Serial Griever: Dating with Grief
- Natasha Currie
- 19 hours ago
- 2 min read
I recently stumbled upon an article in the Let’s Talk About Loss blog: ‘Three Ways Fleabag Depicted Grief Perfectly.’ As a long-time Fleabag fan, it struck a chord with me and reminded me just how good the show was. Mulling it over further, I propose a fourth way that Fleabag depicted grief perfectly, and it’s through the tumultuous dating life of Fleabag herself.
Whilst I haven’t yet found my Hot Priest, I do have some similar stories to the pseudonymised “Bus Rodent.” My friends still talk about “Bike Boy,” the bike mechanic I once went on a supremely hungover date with. The kind of date you simply cannot miss, despite your alcohol-induced weakness, because it was arranged by your mother in exchange for a free road bike service. Thanks, Mum!
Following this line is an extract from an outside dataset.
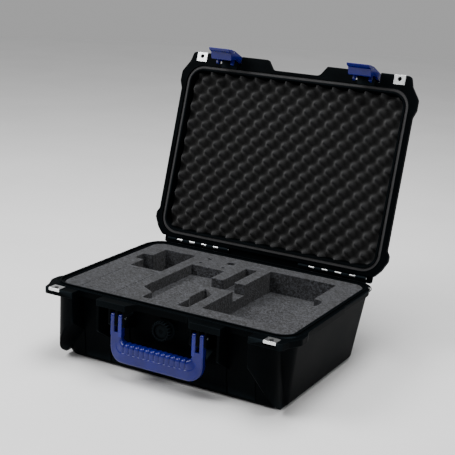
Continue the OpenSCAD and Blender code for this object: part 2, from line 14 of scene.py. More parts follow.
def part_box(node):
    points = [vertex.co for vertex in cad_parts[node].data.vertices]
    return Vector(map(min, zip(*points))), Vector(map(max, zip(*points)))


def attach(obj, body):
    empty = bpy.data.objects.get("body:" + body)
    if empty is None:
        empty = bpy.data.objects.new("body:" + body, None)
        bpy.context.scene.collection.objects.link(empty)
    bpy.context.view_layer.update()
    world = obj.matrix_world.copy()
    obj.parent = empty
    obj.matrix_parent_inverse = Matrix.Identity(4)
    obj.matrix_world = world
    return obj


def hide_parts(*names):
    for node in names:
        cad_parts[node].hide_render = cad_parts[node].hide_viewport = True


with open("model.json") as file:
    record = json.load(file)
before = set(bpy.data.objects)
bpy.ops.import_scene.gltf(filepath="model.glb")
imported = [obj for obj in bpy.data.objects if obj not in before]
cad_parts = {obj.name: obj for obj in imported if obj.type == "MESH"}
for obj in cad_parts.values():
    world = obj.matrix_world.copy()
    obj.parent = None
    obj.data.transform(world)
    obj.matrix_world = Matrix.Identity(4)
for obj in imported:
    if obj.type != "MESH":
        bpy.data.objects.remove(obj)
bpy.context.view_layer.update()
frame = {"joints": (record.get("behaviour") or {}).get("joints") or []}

MM = 0.001


def box_mm(node):
    """Lowest and highest corner of a CAD node, in millimetres."""
    low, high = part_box(node)
    return low / MM, high / MM


def joint(name):
    return next(j for j in frame["joints"] if j["name"] == name)


# ---- places from the frame ----
SHELL_LOW, SHELL_HIGH = box_mm("base_shell")
LID_SHELL_HIGH = box_mm("lid_shell")[1]
FOAM_LOW, FOAM_HIGH = box_mm("base_foam")
BOTTOM_LOW, BOTTOM_HIGH = box_mm("base_foam_bottom")
PLUG_LOW, PLUG_HIGH = box_mm("foam_plug")
HANDLE_LOW, HANDLE_HIGH = box_mm("handle")
HANDLE_PIN_LOW, HANDLE_PIN_HIGH = box_mm("handle_pin_right")
KNOB_LOW, KNOB_HIGH = box_mm("valve_knob")
HINGE_PIN_LOW, HINGE_PIN_HIGH = box_mm("hinge_pin_right")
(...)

There are several others who I will save from embarrassment, but since my mother’s death I seem to have stalled the collection of my beloved dating stories. I have found myself straying into an introspective haze that does not align with meeting someone. For the first time in a long time — maybe ever — I am a little scared to hand over my heart. The entire promise of dating and the hopeful suggestion of a fresh start just feels misaligned with grief’s refusal to offer a clean slate.
Fleabag perfectly captures the way grief makes you crave connection, but also makes you recoil from it. We see this dichotomy in Fleabag’s dating trajectory: full of self-sabotaging one-night stands, rebounds to Harry, and the defiant chase after Hot Priest. She throws herself at these connections, not necessarily because she believes in them, but because she is desperate to feel something other than grief. Yet, in her most vulnerable moments, hyper-independence becomes a protective armour covered in spikes which stops people getting past that first or second layer and actually seeing her for who she is.
As I prepare to graduate St Andrews (gulp) and enter the real world, dating has been looming in my mind like a deadline. The prospect of an entirely new pool of people to meet is both terrifying and enticing. St Andrews has offered me the comfort of being known and safe in my grief. My friends and all the readers of The Saint know, so it’s a pretty tight circle. The real test lies ahead: stepping into empty spaces where I have to build everything from scratch.
Dating after grief isn’t just dating — it’s risking another heartbreak in a heart that is already hurting. However, if Fleabag can do it — messily, painfully, and with a lot of wine — then I suppose I can too. Eventually.